MATERIAL PROVIDED –
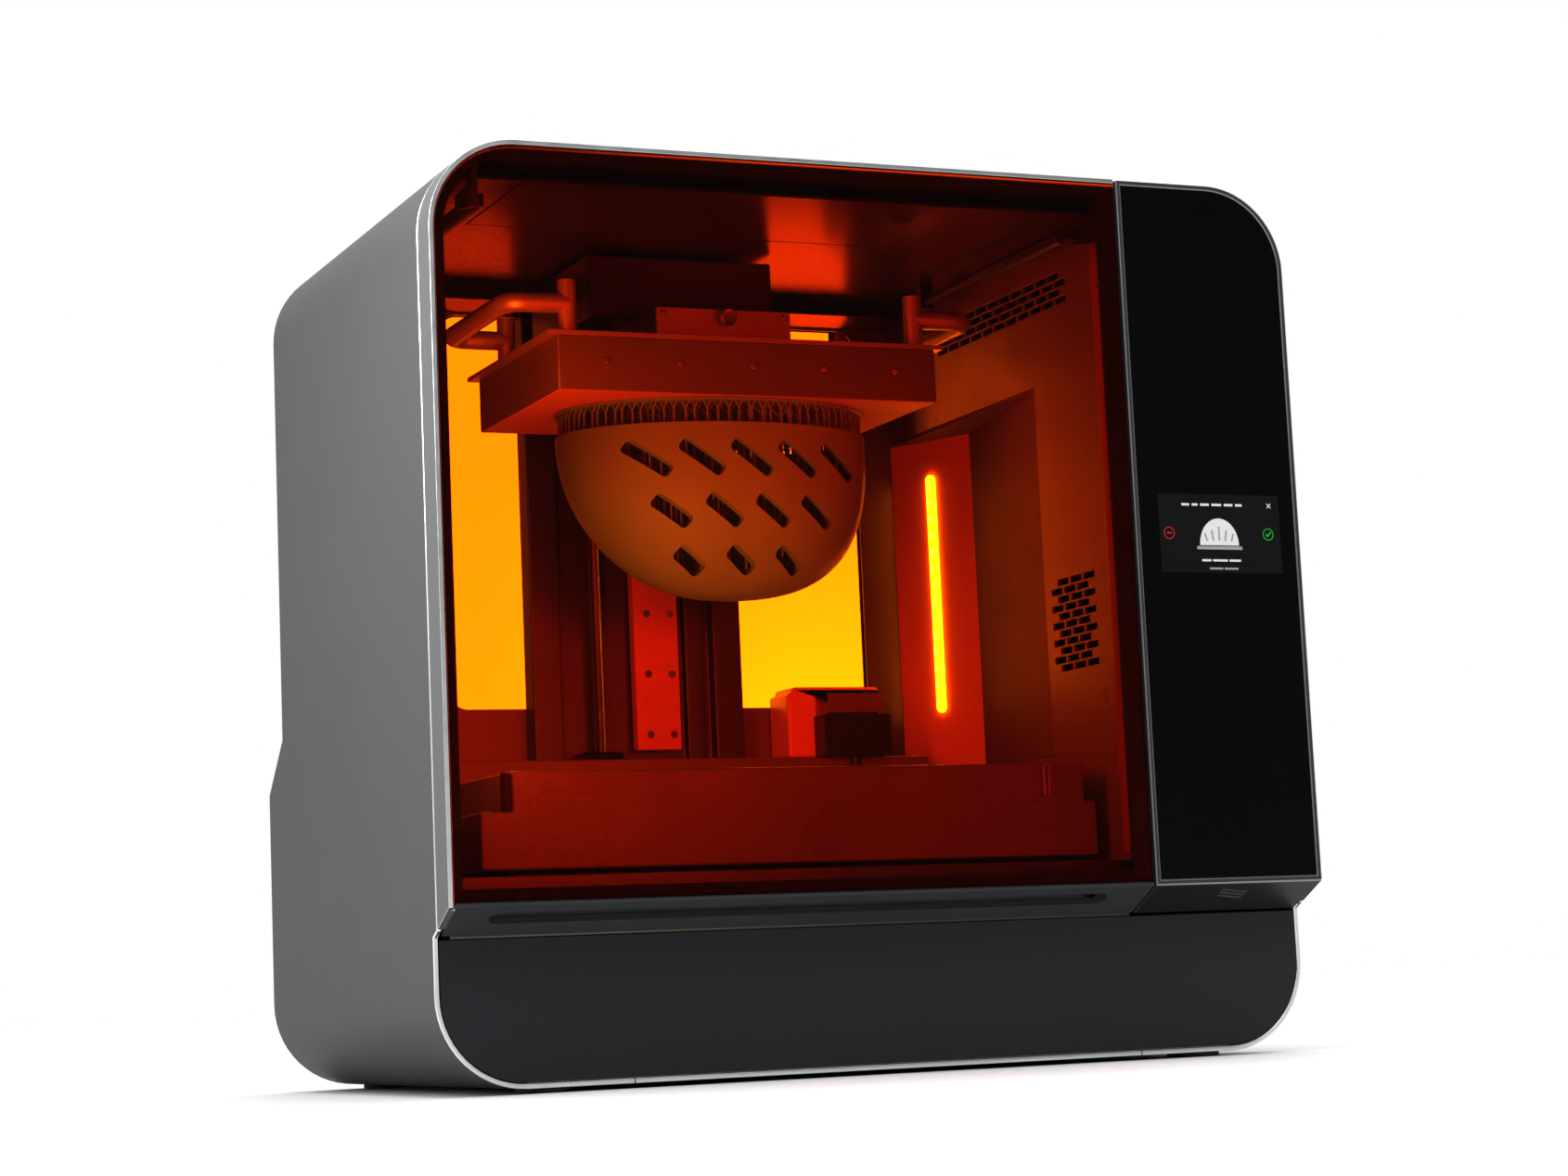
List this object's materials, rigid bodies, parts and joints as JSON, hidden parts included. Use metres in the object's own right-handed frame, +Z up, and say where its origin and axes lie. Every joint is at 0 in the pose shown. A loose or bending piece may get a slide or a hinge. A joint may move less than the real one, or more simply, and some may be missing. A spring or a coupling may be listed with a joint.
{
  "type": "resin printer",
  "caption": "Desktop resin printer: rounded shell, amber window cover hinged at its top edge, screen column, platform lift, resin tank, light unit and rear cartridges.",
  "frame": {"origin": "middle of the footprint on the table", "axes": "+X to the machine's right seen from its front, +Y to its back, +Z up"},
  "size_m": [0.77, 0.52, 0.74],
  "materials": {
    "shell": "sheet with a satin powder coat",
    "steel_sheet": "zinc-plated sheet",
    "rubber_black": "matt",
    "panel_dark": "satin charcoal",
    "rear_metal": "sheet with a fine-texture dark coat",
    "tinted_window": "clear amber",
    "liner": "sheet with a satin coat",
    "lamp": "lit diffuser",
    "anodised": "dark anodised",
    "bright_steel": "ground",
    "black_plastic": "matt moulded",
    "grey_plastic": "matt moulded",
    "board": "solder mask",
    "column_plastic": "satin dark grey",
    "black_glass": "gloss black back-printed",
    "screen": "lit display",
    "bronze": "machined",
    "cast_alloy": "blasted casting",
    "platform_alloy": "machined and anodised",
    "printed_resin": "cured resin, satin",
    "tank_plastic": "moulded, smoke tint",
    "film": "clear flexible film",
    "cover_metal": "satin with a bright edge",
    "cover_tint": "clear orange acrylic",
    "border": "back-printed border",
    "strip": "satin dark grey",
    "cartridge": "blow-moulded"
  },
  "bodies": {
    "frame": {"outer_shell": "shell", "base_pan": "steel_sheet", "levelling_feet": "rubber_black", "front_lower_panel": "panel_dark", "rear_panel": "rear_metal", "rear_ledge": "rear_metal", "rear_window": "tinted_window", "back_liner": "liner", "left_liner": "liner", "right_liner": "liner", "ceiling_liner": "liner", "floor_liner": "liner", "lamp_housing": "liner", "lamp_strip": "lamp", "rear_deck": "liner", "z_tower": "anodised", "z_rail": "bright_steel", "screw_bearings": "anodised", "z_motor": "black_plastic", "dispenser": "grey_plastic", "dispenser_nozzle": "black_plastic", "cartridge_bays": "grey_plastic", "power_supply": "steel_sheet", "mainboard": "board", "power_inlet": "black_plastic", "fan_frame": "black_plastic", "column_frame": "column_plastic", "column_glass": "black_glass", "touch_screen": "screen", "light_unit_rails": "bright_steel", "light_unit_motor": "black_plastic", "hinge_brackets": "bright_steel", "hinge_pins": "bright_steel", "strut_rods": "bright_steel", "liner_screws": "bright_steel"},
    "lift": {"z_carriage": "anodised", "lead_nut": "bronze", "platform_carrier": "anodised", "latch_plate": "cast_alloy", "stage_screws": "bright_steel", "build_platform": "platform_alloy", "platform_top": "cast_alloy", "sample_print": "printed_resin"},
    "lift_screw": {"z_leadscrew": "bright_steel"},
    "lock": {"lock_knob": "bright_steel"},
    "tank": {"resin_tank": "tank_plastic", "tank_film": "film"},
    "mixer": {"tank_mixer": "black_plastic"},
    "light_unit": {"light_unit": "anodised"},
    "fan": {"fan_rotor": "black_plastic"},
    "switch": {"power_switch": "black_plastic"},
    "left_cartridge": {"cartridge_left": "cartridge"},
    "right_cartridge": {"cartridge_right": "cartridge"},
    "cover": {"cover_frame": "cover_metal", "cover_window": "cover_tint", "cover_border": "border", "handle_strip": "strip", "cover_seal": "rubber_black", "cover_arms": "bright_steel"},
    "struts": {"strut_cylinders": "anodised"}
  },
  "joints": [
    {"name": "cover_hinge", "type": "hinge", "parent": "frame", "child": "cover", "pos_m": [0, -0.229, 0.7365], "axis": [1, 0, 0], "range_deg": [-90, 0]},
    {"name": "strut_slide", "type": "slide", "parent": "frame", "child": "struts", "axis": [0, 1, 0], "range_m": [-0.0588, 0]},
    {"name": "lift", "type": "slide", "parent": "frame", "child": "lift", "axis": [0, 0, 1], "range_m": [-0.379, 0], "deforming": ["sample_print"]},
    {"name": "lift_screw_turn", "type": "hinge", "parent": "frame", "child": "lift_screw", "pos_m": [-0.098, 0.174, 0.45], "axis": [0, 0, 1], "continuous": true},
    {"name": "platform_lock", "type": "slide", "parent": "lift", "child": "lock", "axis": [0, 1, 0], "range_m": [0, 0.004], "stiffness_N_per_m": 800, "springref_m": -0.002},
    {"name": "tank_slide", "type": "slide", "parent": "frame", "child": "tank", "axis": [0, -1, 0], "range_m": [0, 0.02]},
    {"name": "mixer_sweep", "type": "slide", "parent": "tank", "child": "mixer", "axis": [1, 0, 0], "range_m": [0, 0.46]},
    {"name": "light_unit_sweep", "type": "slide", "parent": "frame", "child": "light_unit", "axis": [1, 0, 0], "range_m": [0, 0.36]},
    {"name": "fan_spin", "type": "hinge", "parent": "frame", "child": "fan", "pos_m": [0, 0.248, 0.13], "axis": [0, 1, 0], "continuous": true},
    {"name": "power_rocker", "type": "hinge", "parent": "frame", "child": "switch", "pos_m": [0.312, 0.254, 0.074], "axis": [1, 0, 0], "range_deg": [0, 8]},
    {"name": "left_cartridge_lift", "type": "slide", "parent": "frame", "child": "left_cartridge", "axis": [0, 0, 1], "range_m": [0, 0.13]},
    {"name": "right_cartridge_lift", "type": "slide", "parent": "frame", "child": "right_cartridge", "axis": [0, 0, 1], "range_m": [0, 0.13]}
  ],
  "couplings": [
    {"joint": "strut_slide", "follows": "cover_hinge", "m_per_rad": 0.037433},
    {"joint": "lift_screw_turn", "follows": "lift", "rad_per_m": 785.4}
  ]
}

THE PROBLEM – Output all of the material, please, exactly as it stands.

SOLUTION TO THIS PROBLEM –
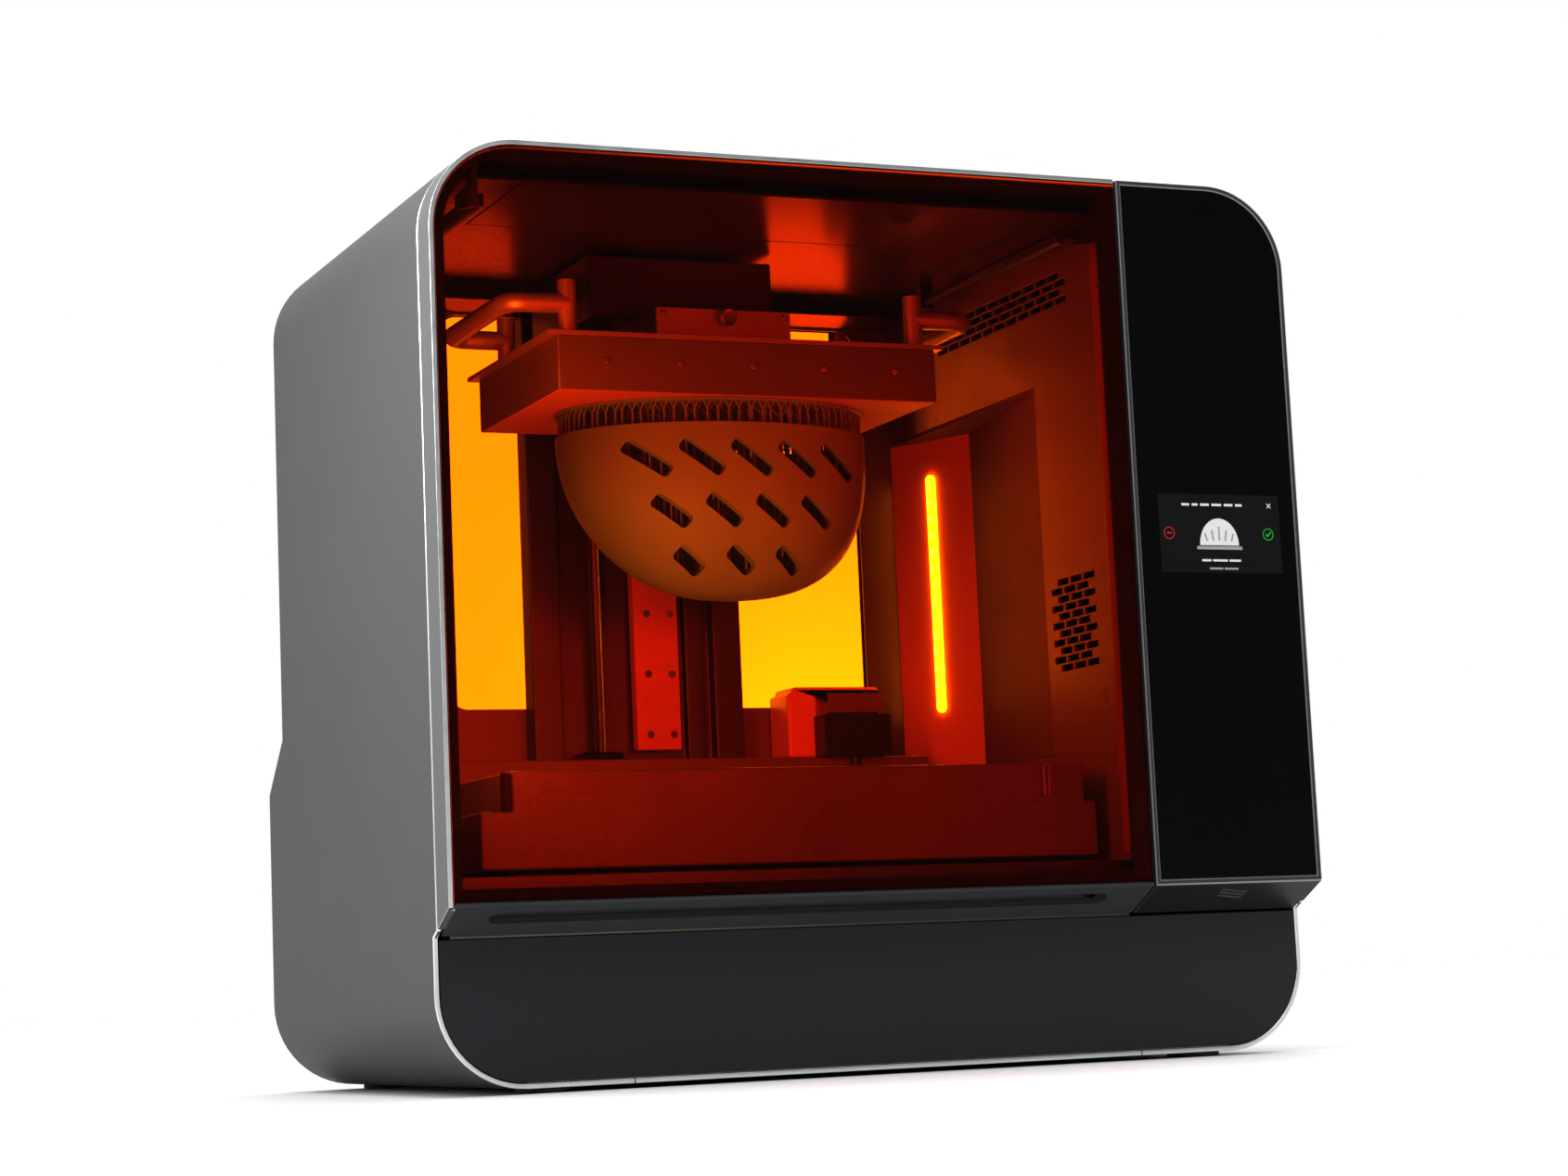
List this object's materials, rigid bodies, parts and joints as JSON, hidden parts included. Use metres in the object's own right-handed frame, +Z up, and say where its origin and axes lie. Every joint is at 0 in the pose shown. A loose or bending piece may get a slide or a hinge. A joint may move less than the real one, or more simply, and some may be missing. A spring or a coupling may be listed with a joint.
{
  "type": "resin printer",
  "caption": "Desktop resin printer: rounded shell, amber window cover hinged at its top edge, screen column, platform lift, resin tank, light unit and rear cartridges.",
  "frame": {"origin": "middle of the footprint on the table", "axes": "+X to the machine's right seen from its front, +Y to its back, +Z up"},
  "size_m": [0.77, 0.52, 0.74],
  "materials": {
    "shell": "sheet with a satin powder coat",
    "steel_sheet": "zinc-plated sheet",
    "rubber_black": "matt",
    "panel_dark": "satin charcoal",
    "rear_metal": "sheet with a fine-texture dark coat",
    "tinted_window": "clear amber",
    "liner": "sheet with a satin coat",
    "lamp": "lit diffuser",
    "anodised": "dark anodised",
    "bright_steel": "ground",
    "black_plastic": "matt moulded",
    "grey_plastic": "matt moulded",
    "board": "solder mask",
    "column_plastic": "satin dark grey",
    "black_glass": "gloss black back-printed",
    "screen": "lit display",
    "bronze": "machined",
    "cast_alloy": "blasted casting",
    "platform_alloy": "machined and anodised",
    "printed_resin": "cured resin, satin",
    "tank_plastic": "moulded, smoke tint",
    "film": "clear flexible film",
    "cover_metal": "satin with a bright edge",
    "cover_tint": "clear orange acrylic",
    "border": "back-printed border",
    "strip": "satin dark grey",
    "cartridge": "blow-moulded"
  },
  "bodies": {
    "frame": {"outer_shell": "shell", "base_pan": "steel_sheet", "levelling_feet": "rubber_black", "front_lower_panel": "panel_dark", "rear_panel": "rear_metal", "rear_ledge": "rear_metal", "rear_window": "tinted_window", "back_liner": "liner", "left_liner": "liner", "right_liner": "liner", "ceiling_liner": "liner", "floor_liner": "liner", "lamp_housing": "liner", "lamp_strip": "lamp", "rear_deck": "liner", "z_tower": "anodised", "z_rail": "bright_steel", "screw_bearings": "anodised", "z_motor": "black_plastic", "dispenser": "grey_plastic", "dispenser_nozzle": "black_plastic", "cartridge_bays": "grey_plastic", "power_supply": "steel_sheet", "mainboard": "board", "power_inlet": "black_plastic", "fan_frame": "black_plastic", "column_frame": "column_plastic", "column_glass": "black_glass", "touch_screen": "screen", "light_unit_rails": "bright_steel", "light_unit_motor": "black_plastic", "hinge_brackets": "bright_steel", "hinge_pins": "bright_steel", "strut_rods": "bright_steel", "liner_screws": "bright_steel"},
    "lift": {"z_carriage": "anodised", "lead_nut": "bronze", "platform_carrier": "anodised", "latch_plate": "cast_alloy", "stage_screws": "bright_steel", "build_platform": "platform_alloy", "platform_top": "cast_alloy", "sample_print": "printed_resin"},
    "lift_screw": {"z_leadscrew": "bright_steel"},
    "lock": {"lock_knob": "bright_steel"},
    "tank": {"resin_tank": "tank_plastic", "tank_film": "film"},
    "mixer": {"tank_mixer": "black_plastic"},
    "light_unit": {"light_unit": "anodised"},
    "fan": {"fan_rotor": "black_plastic"},
    "switch": {"power_switch": "black_plastic"},
    "left_cartridge": {"cartridge_left": "cartridge"},
    "right_cartridge": {"cartridge_right": "cartridge"},
    "cover": {"cover_frame": "cover_metal", "cover_window": "cover_tint", "cover_border": "border", "handle_strip": "strip", "cover_seal": "rubber_black", "cover_arms": "bright_steel"},
    "struts": {"strut_cylinders": "anodised"}
  },
  "joints": [
    {"name": "cover_hinge", "type": "hinge", "parent": "frame", "child": "cover", "pos_m": [0, -0.229, 0.7365], "axis": [1, 0, 0], "range_deg": [-90, 0]},
    {"name": "strut_slide", "type": "slide", "parent": "frame", "child": "struts", "axis": [0, 1, 0], "range_m": [-0.0588, 0]},
    {"name": "lift", "type": "slide", "parent": "frame", "child": "lift", "axis": [0, 0, 1], "range_m": [-0.379, 0], "deforming": ["sample_print"]},
    {"name": "lift_screw_turn", "type": "hinge", "parent": "frame", "child": "lift_screw", "pos_m": [-0.098, 0.174, 0.45], "axis": [0, 0, 1], "continuous": true},
    {"name": "platform_lock", "type": "slide", "parent": "lift", "child": "lock", "axis": [0, 1, 0], "range_m": [0, 0.004], "stiffness_N_per_m": 800, "springref_m": -0.002},
    {"name": "tank_slide", "type": "slide", "parent": "frame", "child": "tank", "axis": [0, -1, 0], "range_m": [0, 0.02]},
    {"name": "mixer_sweep", "type": "slide", "parent": "tank", "child": "mixer", "axis": [1, 0, 0], "range_m": [0, 0.46]},
    {"name": "light_unit_sweep", "type": "slide", "parent": "frame", "child": "light_unit", "axis": [1, 0, 0], "range_m": [0, 0.36]},
    {"name": "fan_spin", "type": "hinge", "parent": "frame", "child": "fan", "pos_m": [0, 0.248, 0.13], "axis": [0, 1, 0], "continuous": true},
    {"name": "power_rocker", "type": "hinge", "parent": "frame", "child": "switch", "pos_m": [0.312, 0.254, 0.074], "axis": [1, 0, 0], "range_deg": [0, 8]},
    {"name": "left_cartridge_lift", "type": "slide", "parent": "frame", "child": "left_cartridge", "axis": [0, 0, 1], "range_m": [0, 0.13]},
    {"name": "right_cartridge_lift", "type": "slide", "parent": "frame", "child": "right_cartridge", "axis": [0, 0, 1], "range_m": [0, 0.13]}
  ],
  "couplings": [
    {"joint": "strut_slide", "follows": "cover_hinge", "m_per_rad": 0.037433},
    {"joint": "lift_screw_turn", "follows": "lift", "rad_per_m": 785.4}
  ]
}